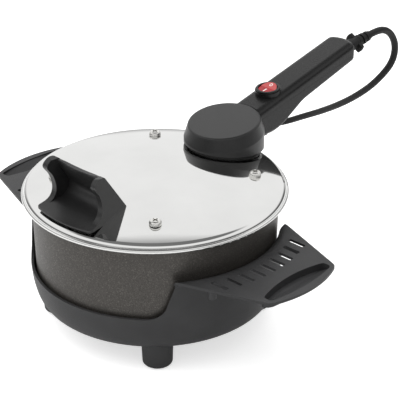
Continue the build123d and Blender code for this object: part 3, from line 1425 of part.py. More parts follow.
...
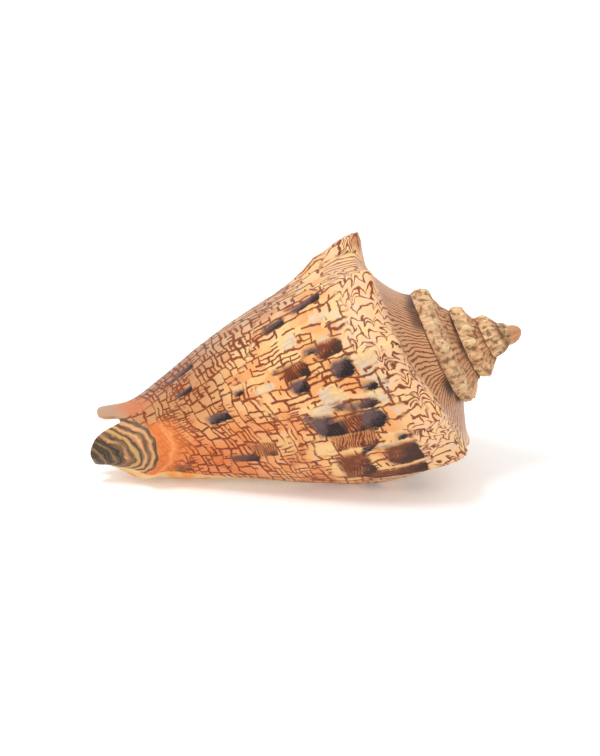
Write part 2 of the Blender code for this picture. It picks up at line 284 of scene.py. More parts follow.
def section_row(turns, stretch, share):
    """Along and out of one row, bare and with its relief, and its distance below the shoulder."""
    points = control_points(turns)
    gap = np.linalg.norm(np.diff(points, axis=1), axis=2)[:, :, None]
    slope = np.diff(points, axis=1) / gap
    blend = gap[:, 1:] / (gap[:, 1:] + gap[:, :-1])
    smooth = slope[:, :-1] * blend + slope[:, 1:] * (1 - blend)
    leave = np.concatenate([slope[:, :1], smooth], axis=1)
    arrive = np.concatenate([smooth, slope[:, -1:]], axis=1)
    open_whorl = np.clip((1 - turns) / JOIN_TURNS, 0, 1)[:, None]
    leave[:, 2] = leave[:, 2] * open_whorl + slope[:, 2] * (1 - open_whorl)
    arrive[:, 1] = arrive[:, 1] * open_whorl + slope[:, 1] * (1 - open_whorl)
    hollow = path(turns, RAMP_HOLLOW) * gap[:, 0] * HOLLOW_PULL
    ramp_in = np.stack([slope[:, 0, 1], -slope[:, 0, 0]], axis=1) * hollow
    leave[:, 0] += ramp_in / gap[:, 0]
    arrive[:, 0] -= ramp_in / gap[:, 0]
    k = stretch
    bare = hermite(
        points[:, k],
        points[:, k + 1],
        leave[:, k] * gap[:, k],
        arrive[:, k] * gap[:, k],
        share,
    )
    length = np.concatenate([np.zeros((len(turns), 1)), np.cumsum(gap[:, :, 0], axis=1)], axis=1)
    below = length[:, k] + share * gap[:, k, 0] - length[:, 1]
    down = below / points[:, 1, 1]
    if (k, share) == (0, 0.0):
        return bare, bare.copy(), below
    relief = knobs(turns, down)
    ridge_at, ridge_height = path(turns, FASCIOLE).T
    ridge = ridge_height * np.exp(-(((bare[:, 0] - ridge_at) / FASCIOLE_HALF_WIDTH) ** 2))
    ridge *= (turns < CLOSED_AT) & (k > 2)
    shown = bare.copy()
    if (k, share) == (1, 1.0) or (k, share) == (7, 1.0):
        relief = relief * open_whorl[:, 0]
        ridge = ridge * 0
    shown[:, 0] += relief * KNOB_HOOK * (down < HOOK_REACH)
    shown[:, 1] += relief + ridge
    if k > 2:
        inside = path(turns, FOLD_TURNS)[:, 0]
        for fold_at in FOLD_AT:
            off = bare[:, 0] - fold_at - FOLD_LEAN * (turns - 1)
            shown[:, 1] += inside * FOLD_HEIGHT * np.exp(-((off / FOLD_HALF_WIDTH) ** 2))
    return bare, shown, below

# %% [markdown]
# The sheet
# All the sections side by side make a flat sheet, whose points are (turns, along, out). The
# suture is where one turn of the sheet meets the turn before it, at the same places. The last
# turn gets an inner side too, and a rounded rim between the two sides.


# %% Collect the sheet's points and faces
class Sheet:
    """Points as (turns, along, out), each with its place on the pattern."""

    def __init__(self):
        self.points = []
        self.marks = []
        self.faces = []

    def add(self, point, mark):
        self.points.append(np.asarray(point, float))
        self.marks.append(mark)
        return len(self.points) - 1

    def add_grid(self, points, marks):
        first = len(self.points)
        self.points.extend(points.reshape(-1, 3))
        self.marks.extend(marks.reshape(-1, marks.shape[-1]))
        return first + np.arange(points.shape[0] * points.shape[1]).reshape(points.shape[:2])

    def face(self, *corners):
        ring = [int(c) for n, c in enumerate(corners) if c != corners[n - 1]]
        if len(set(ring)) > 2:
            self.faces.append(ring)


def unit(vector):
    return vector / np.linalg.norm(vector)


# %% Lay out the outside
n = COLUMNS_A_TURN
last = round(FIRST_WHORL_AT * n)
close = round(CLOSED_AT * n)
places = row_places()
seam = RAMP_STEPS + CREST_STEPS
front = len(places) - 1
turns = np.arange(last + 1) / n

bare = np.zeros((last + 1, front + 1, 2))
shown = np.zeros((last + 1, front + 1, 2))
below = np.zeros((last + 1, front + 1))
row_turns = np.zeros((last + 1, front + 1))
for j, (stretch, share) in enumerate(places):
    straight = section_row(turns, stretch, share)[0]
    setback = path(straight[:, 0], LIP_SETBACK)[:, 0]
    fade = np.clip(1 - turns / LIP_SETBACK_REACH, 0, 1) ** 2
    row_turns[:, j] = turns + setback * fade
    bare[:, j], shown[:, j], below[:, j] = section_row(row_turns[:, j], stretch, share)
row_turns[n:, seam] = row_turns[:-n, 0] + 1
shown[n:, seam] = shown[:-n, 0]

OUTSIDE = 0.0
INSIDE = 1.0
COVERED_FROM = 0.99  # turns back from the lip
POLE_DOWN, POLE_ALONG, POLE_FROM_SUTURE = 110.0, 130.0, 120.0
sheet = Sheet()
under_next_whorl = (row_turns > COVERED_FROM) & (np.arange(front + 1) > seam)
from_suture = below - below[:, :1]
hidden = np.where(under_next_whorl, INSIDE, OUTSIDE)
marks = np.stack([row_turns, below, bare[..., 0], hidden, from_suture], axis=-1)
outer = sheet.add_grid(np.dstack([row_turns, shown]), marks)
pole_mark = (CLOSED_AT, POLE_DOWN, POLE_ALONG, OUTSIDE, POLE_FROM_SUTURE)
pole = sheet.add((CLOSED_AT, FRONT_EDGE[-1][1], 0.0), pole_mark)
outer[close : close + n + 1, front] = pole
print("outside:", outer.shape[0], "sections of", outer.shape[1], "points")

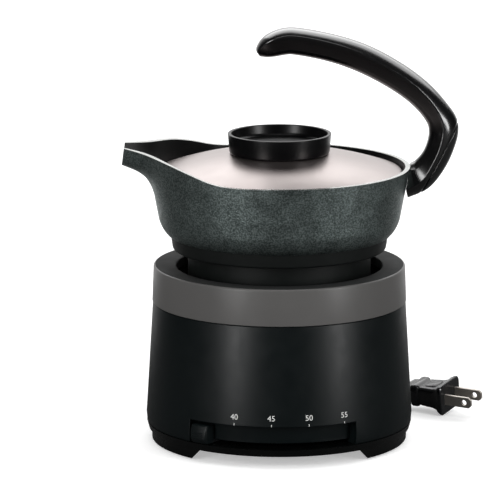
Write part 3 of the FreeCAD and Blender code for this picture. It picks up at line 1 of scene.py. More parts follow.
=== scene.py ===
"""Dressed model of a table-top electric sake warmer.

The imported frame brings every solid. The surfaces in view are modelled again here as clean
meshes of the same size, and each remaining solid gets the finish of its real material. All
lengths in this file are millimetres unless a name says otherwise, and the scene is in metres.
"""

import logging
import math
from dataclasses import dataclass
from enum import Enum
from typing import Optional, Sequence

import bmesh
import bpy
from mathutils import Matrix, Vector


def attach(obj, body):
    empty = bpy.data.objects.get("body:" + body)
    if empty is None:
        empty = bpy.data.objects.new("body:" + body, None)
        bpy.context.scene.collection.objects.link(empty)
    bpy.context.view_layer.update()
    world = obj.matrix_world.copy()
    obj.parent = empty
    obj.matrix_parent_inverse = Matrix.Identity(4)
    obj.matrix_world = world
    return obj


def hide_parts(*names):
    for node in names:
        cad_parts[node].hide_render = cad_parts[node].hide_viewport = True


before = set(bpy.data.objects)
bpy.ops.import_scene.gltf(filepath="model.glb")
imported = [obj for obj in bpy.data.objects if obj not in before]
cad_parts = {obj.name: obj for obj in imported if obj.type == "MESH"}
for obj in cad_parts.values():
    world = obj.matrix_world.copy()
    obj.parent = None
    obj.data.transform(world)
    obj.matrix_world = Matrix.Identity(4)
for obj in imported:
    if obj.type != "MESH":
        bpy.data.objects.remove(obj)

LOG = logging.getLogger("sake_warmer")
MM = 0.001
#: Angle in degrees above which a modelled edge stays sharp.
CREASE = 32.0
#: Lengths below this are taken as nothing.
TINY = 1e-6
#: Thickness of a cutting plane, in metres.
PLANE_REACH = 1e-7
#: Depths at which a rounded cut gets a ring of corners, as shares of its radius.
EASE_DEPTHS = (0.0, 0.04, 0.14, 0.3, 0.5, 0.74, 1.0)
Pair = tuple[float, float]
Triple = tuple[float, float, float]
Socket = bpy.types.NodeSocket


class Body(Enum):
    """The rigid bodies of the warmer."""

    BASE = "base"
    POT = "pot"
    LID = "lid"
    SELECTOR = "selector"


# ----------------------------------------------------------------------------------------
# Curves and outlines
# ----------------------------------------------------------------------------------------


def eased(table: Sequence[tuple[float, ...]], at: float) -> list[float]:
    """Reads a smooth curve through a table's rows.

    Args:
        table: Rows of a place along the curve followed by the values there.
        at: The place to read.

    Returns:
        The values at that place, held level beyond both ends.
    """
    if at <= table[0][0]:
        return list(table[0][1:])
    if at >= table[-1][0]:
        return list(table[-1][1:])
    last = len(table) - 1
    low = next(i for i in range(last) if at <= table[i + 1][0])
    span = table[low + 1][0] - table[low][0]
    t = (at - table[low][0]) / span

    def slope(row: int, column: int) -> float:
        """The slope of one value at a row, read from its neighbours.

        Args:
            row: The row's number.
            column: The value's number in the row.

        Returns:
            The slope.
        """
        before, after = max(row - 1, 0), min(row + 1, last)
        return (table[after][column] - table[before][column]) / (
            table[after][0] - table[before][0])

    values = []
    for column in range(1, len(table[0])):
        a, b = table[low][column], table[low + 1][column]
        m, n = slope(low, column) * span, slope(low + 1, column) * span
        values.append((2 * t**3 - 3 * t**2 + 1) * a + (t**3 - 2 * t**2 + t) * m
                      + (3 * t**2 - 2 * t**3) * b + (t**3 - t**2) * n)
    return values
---
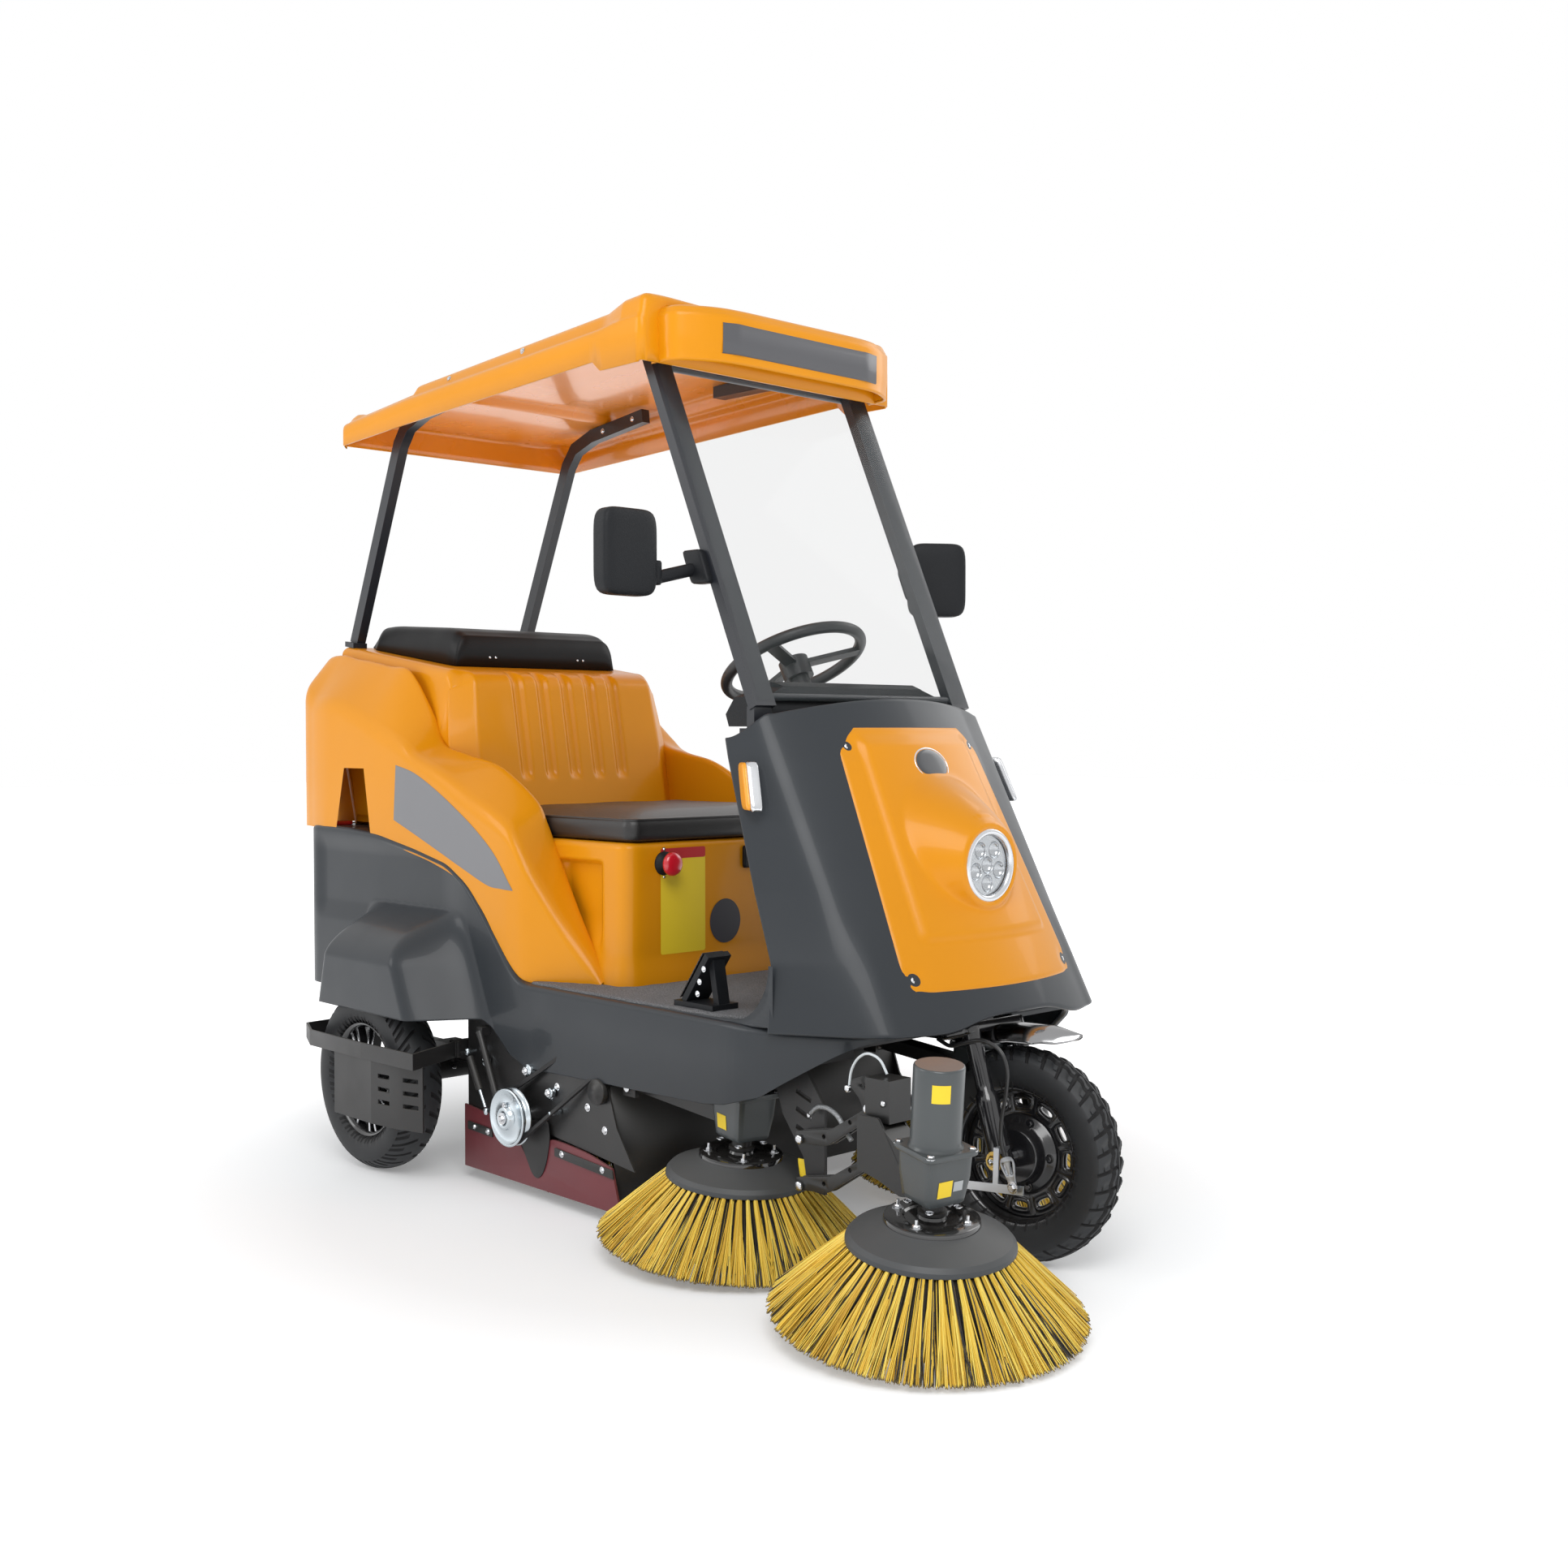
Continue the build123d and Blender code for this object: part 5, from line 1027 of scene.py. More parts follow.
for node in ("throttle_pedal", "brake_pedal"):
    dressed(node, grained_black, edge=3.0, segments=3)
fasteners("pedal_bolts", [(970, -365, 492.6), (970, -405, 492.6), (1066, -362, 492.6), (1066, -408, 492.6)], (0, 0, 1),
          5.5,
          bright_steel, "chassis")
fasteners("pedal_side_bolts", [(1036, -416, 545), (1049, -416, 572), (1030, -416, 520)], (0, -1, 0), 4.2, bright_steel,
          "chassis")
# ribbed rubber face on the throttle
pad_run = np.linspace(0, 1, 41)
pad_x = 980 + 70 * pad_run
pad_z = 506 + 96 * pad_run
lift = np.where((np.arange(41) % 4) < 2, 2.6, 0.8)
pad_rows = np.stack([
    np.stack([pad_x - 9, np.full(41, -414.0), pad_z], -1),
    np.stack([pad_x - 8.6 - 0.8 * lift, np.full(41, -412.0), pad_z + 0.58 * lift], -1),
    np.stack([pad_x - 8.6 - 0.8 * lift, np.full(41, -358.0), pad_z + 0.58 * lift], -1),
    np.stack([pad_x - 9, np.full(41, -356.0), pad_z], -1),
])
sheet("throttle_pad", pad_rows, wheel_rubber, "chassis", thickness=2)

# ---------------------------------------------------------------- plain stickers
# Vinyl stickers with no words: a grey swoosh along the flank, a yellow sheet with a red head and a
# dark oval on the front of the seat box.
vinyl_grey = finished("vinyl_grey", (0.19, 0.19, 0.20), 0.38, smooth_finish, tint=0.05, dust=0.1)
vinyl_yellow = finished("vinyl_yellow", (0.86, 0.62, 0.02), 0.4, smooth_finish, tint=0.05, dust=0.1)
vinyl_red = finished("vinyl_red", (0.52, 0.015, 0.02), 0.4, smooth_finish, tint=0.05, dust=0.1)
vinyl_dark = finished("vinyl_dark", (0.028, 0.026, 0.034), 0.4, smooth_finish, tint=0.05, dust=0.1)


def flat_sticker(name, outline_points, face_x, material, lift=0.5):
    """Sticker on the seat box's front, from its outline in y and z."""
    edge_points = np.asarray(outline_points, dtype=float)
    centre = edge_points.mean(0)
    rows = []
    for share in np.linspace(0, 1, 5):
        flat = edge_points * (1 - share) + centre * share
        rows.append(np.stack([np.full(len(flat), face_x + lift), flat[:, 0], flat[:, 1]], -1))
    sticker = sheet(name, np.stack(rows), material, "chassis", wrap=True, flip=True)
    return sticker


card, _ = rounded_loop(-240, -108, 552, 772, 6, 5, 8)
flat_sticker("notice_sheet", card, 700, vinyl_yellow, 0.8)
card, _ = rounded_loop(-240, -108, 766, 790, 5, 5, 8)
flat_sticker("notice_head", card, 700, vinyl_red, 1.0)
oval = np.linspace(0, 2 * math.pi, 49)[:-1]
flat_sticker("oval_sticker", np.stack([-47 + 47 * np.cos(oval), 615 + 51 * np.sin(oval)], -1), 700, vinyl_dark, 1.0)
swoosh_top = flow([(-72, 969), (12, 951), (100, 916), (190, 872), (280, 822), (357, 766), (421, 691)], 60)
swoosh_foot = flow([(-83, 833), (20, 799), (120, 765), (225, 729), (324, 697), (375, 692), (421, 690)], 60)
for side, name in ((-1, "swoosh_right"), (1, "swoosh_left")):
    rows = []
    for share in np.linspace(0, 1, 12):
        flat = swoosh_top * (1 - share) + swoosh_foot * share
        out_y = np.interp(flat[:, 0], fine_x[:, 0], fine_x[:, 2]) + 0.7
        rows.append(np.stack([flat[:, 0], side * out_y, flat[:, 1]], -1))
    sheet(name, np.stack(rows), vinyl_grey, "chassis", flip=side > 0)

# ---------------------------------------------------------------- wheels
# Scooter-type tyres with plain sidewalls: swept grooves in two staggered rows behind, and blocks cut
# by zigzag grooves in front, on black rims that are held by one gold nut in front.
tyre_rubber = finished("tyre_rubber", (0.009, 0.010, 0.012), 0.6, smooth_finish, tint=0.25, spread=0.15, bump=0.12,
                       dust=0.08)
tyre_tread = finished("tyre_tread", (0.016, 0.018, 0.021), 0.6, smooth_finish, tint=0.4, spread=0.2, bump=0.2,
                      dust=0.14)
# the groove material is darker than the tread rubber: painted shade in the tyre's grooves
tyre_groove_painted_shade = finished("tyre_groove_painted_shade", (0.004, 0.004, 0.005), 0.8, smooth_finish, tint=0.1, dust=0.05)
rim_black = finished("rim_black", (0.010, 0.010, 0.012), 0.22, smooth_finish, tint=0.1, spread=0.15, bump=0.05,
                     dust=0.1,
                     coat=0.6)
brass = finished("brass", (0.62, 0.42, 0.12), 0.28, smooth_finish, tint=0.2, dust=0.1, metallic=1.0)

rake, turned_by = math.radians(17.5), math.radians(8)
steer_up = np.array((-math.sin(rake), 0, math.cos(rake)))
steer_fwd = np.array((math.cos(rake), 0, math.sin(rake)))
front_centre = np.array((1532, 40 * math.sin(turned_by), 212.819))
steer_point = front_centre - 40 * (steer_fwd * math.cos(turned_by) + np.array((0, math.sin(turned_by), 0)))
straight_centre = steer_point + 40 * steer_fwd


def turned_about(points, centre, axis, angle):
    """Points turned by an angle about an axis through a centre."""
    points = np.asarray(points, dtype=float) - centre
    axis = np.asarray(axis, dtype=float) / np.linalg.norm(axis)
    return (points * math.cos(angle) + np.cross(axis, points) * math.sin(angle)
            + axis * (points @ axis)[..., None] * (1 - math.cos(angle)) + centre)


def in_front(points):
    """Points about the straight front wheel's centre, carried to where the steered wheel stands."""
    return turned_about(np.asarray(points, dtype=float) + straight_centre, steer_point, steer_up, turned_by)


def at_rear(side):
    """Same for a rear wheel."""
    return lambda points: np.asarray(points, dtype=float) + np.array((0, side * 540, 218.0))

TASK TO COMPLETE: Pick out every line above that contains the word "Write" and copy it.

OUTPUT FOR THIS EXERCISE:
Write part 2 of the Blender code for this picture. It picks up at line 284 of scene.py. More parts follow.
Write part 3 of the FreeCAD and Blender code for this picture. It picks up at line 1 of scene.py. More parts follow.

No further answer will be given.